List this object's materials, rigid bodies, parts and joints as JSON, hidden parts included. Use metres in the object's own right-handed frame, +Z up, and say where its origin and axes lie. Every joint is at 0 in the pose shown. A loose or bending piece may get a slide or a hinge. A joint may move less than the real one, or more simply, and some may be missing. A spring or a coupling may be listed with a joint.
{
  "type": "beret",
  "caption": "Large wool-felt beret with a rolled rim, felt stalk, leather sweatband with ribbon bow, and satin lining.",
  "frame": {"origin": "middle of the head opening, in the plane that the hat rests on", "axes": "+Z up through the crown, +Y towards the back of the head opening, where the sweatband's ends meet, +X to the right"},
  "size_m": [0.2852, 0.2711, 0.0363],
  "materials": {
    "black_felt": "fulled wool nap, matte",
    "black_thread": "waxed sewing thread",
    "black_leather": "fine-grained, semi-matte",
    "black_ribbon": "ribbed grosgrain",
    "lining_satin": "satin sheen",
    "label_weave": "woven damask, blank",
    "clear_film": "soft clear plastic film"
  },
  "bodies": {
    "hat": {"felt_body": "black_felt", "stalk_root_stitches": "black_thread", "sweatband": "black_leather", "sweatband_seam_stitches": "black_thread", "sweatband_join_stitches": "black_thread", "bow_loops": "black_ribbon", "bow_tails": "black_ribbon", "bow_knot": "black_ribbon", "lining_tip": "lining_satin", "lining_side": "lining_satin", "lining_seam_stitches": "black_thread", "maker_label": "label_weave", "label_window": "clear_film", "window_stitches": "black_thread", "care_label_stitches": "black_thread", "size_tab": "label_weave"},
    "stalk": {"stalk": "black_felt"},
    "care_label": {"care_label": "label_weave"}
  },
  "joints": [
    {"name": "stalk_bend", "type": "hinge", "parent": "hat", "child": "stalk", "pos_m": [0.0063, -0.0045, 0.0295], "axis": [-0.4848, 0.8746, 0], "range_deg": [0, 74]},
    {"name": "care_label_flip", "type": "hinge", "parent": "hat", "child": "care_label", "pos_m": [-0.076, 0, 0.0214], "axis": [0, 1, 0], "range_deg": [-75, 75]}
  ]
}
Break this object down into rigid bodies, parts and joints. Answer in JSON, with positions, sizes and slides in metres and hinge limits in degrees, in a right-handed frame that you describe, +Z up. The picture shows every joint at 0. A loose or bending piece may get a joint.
########################################
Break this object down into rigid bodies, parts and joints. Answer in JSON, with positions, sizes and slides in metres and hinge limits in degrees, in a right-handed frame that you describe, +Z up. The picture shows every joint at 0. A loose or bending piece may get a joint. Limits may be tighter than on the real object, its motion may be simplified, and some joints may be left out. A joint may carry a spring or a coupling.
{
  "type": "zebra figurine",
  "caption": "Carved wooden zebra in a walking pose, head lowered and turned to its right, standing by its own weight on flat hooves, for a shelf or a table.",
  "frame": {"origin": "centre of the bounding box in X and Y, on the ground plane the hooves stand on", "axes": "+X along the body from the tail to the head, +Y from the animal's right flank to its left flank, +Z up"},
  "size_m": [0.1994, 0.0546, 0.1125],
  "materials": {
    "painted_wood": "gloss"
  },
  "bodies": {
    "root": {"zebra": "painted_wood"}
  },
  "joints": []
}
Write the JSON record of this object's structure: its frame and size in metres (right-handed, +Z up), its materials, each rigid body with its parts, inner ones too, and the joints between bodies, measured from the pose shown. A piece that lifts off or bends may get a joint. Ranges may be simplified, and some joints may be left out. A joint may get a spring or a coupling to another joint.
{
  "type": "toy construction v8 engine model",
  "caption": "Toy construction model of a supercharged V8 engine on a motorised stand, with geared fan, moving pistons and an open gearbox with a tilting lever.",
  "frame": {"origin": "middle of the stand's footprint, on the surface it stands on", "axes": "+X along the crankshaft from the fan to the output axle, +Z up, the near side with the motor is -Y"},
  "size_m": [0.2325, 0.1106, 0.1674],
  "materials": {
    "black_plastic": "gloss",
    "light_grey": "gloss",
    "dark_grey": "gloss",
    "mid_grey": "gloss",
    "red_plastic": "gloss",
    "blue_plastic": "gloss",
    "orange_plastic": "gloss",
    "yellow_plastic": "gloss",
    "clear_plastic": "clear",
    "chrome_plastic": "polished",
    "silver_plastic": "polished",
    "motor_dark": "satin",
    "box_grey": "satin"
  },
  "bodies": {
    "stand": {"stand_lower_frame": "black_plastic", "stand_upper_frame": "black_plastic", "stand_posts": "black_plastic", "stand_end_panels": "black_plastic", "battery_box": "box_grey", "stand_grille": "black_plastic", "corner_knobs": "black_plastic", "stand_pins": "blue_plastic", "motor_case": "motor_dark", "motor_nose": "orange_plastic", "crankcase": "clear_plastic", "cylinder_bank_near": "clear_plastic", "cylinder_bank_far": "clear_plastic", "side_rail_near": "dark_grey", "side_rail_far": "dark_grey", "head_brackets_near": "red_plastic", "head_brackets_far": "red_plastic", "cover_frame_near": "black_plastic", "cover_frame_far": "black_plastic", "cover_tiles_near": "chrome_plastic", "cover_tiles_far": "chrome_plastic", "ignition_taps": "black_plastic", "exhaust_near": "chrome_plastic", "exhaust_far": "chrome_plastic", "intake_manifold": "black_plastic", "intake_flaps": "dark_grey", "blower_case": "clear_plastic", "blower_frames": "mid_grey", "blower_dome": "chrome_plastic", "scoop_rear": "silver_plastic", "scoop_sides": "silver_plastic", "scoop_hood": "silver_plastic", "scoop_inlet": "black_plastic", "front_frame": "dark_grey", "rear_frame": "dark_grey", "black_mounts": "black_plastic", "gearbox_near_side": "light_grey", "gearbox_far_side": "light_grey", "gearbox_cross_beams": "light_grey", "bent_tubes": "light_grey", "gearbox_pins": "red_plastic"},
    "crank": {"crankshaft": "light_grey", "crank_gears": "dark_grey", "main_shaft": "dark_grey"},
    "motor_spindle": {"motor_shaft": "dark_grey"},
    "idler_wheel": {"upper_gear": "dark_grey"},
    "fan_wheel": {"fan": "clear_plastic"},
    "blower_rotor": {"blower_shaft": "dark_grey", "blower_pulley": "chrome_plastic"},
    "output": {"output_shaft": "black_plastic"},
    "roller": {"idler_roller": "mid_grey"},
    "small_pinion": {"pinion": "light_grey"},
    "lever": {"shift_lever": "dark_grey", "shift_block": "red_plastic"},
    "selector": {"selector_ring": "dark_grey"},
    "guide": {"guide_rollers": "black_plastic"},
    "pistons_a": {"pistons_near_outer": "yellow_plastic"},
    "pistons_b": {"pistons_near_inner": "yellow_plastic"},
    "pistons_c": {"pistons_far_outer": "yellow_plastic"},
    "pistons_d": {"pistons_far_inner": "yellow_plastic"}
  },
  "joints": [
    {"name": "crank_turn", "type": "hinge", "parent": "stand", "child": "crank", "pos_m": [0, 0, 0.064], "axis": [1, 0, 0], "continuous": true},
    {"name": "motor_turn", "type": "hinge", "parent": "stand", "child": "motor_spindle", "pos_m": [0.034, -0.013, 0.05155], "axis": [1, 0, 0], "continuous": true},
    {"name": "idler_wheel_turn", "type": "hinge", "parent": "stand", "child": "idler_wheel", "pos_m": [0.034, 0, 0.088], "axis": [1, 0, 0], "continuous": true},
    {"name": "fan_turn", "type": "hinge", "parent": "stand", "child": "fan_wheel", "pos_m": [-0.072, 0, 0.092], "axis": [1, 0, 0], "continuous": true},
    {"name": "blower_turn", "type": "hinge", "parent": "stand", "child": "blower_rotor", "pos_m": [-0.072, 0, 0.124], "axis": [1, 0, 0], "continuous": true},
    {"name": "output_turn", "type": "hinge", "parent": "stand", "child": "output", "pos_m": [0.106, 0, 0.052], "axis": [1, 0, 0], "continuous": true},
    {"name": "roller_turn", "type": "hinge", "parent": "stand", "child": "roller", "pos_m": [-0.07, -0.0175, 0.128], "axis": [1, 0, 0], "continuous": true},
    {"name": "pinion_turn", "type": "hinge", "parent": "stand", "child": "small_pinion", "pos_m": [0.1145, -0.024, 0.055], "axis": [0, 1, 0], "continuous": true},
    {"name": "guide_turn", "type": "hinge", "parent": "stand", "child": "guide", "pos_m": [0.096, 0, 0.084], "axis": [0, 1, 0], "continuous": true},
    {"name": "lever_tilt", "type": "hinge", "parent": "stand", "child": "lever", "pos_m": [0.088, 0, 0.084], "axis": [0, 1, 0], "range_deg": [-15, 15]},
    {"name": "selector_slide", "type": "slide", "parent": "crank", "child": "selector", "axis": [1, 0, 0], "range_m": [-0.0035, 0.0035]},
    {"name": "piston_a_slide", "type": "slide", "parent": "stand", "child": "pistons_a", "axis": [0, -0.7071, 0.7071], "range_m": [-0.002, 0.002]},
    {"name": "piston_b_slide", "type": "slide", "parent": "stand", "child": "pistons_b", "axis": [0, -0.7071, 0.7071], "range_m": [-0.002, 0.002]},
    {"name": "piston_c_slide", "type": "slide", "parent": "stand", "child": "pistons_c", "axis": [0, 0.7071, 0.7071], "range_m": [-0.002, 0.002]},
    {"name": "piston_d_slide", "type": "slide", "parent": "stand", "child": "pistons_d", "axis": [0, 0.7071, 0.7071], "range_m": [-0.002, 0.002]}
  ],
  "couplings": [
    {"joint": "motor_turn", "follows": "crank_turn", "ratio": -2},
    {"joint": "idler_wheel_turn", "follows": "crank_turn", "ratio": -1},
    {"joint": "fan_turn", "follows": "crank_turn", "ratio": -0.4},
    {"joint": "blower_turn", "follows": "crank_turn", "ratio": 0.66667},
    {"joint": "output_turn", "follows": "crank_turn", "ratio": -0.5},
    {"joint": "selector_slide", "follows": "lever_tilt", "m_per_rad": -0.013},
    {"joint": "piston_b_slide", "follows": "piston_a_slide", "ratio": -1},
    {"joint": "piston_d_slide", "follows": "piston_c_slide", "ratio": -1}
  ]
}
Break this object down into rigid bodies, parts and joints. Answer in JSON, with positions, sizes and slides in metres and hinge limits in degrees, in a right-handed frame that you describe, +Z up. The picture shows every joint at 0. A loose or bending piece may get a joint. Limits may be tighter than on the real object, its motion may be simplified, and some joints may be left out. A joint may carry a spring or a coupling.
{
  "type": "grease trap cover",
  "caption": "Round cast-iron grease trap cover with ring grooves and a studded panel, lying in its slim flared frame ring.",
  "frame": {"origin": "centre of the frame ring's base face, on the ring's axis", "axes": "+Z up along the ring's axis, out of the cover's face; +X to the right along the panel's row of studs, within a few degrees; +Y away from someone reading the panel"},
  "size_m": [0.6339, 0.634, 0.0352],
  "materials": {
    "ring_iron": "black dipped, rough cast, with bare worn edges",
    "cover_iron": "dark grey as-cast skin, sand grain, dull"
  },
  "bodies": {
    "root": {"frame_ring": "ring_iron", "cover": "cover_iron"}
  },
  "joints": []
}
########################################
▶ Your instructions: Show each line of the data that contains the string "where".

▶ Complete output:
List this object's materials, rigid bodies, parts and joints as JSON, hidden parts included. Use metres in the object's own right-handed frame, +Z up, and say where its origin and axes lie. Every joint is at 0 in the pose shown. A loose or bending piece may get a slide or a hinge. A joint may move less than the real one, or more simply, and some may be missing. A spring or a coupling may be listed with a joint.
  "frame": {"origin": "middle of the head opening, in the plane that the hat rests on", "axes": "+Z up through the crown, +Y towards the back of the head opening, where the sweatband's ends meet, +X to the right"},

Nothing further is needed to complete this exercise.